Aristo Vojdani, Ph.D.
All disease is genetic.
Paul Boerg, Co-inventor of Genetic Engineering
The first question anti-aging physicians ask is “How can we measure our rate of aging and the success of our treatments for aging?” They are measured by what are called biomarkers.
A biomarker is a measurable chemical substance, or physiological valve, that is known to change during aging (Diagram III-1). Some of the more important clinical biomarkers that have been documented to improve quality of life, as well as appearance, are the endocrine biomarkers, such as dihydroepiandrosterone (DHEA), growth hormone (HGH) and testosterone levels1 (Diagram III-2). Both Dr. Vladimir Dilman and Dr. Ward Dean, in their book entitled Neuroendocrine Theory of Aging,2 have supported the importance of biomarkers.
Another important concept is gene expression, the process that determines which genes are actively operating at a specific time because of factors present in their immediate environment. The final effects of genetic expression depend on a number of key factors that are unique for each individual (Diagram III-3).
Still another important concept is gene plasticity, the process that occurs when the combination of genetic potential with environmental factors results in the outcomes seen both in laboratory test results and in the physical body (Diagram III-4).
In addition to laboratory data, which document altered gene expression, subjective improvement is an integral part of an anti-aging, or age-management, evaluation.

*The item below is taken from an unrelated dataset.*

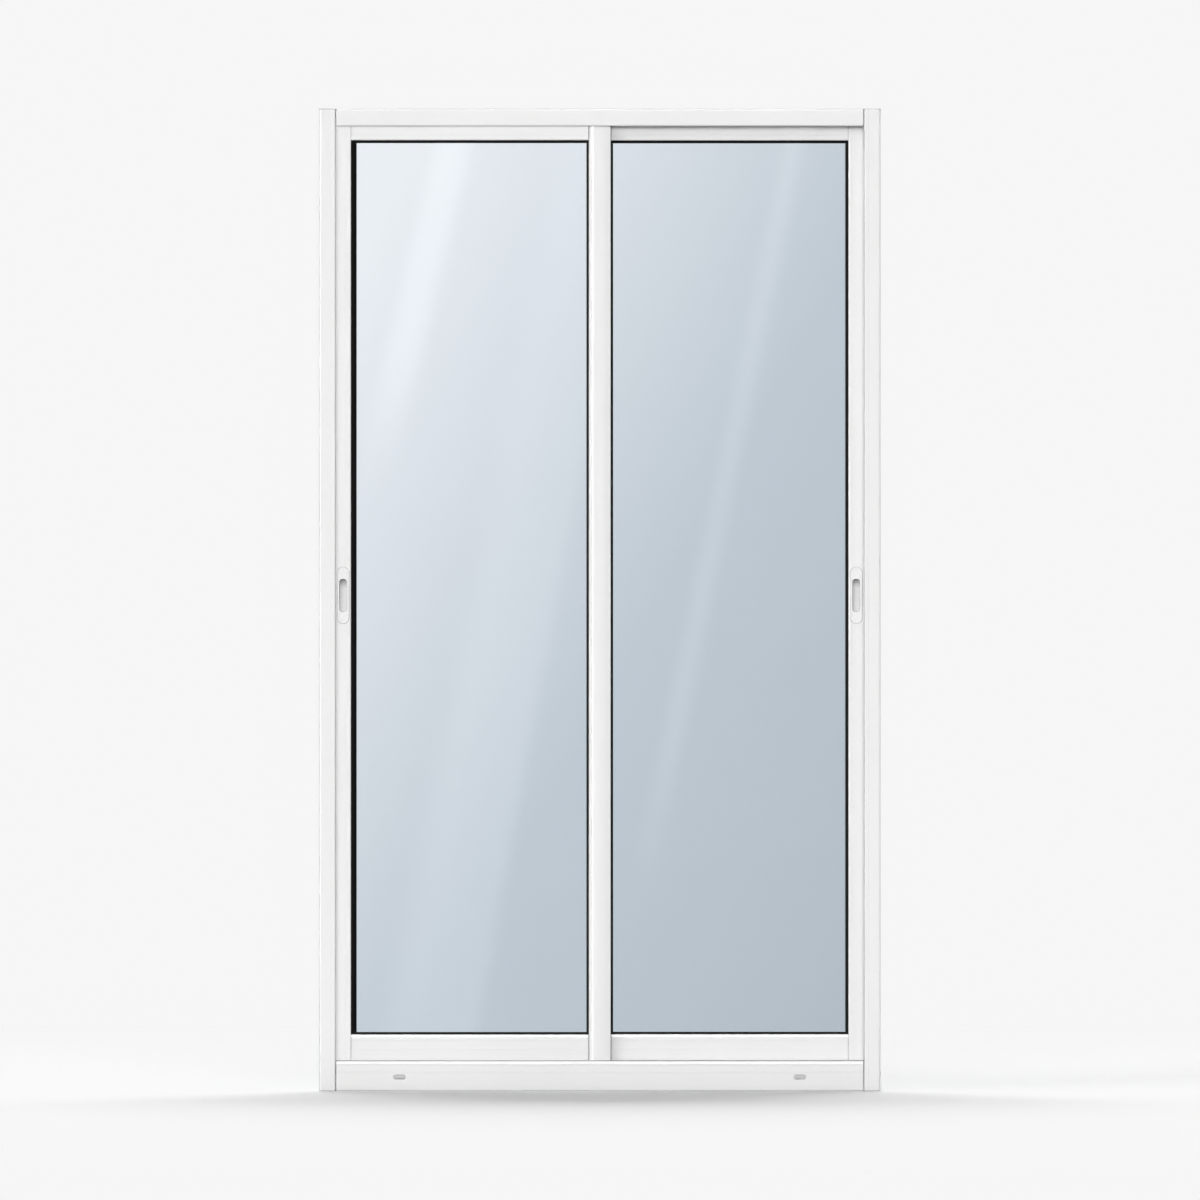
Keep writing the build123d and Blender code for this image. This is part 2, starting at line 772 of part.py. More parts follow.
# Flush pull: a thin plate with a finger cup behind it, one on each face of the outer stile
def make_pull(hand, side):
    plate_seat = face_plane(hand, pull_x, leaf_y + side * half_leaf, pull_height, side)
    front = plate_seat.offset(pull_plate_thickness)
    outward = Axis(plate_seat.origin, plate_seat.z_dir)
    with BuildPart() as pull:
        with BuildSketch(plate_seat):
            SlotOverall(pull_plate_length, pull_plate_width, rotation=90)
        extrude(amount=pull_plate_thickness, taper=pull_edge_slope)
        with BuildSketch(plate_seat):
            RectangleRounded(cup_width, cup_length, recess_corner + cup_wall)
        extrude(amount=pull_plate_thickness - recess_depth - cup_wall)
        with BuildSketch(front):
            RectangleRounded(recess_width, recess_length, recess_corner)
        extrude(amount=-recess_depth, mode=Mode.SUBTRACT)
        rim = pull.faces().sort_by(outward)[-1].inner_wires()[0].edges()
        chamfer(rim, recess_rim_bevel)
    return pull.part


# Guides: nylon saddles on both top corners of a leaf, which run between the head's hooks
def make_guides(hand):
    cheek = running_clearance - guide_play
    with BuildPart() as guides:
        guide_starts = (leaf_left + guide_inset, leaf_right - guide_inset - guide_length)
        for start in guide_starts:
            with BuildSketch(section_plane(hand, start)):
                with Locations((leaf_y, leaf_top - guide_cheek)):
                    Rectangle(
                        leaf_thickness + 2 * cheek,
                        guide_cheek + guide_cap,
                        align=(Align.CENTER, Align.MIN),
                    )
                    Rectangle(
                        leaf_thickness,
                        guide_cheek,
                        align=(Align.CENTER, Align.MIN),
                        mode=Mode.SUBTRACT,
                    )
            extrude(amount=guide_length)
    return guides.part


# Wheels and carriages in the bay under the bottom rail
wheel_places = (leaf_left + carriage_inset, leaf_right - carriage_inset)
axle_z = track_top + wheel_clearance + wheel_root
carriage_width = leaf_thickness - 2 * (slot_depth + slot_boss_wall + carriage_side_play)
wheel_slot_width = carriage_width - 2 * carriage_cheek
wheel_width = wheel_slot_width - 2 * wheel_side_play
carriage_bottom = axle_z - carriage_below_axle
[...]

By recording the combination of both objective laboratory data and subjective data (the patient’s recognition of change), the utility and effectiveness of an anti-aging program can be validated with a high degree of scientific credibility.
Organizing Biomarkers
Biomarkers can be organized into a number of different categories3–8 (Diagram III-5). For the purposes of this book, they are viewed with relevance to the aging equation.
Objective biomarkers are biomarkers that are measurable by laboratory methods and standardized testing protocol. These include the following:
1. Hormonal panel.
2. Glycation, inflammation, oxidation and methylation panel.
3. Cardiovascular laboratory panel.
4. Immune panel.
5. Bone metabolism panel.
6. Brain metabolism panel.
7. Ultra Fast CT Heart.
8. Body Mass Index and pH level.
9. Body Composition Data.
10. Computerized H-Scan Screening Marker* (Diagram III-6).
11. Aerobic capacity and flexibility.
12. Vital signs.
13. Gene banking markers.
14. Bone density scans.
Objective biomarkers are hard data, which are measured and documented with standardized and accepted laboratory parameters and technology. Objective data and biomarkers can be viewed as direct measurements of altered gene expression; that is, changes in the functions of genes and their subsequent protein production are responsible for creating the molecular changes that we see within our objective data measurements.
Subjective biomarkers are revealed by specific questionnaires describing age-related symptoms and body changes. They are indirect measurements of gene expression. The questionnaires include the following:
1. A general subjective questionnaire, which reveals key symptoms of age-related diseases.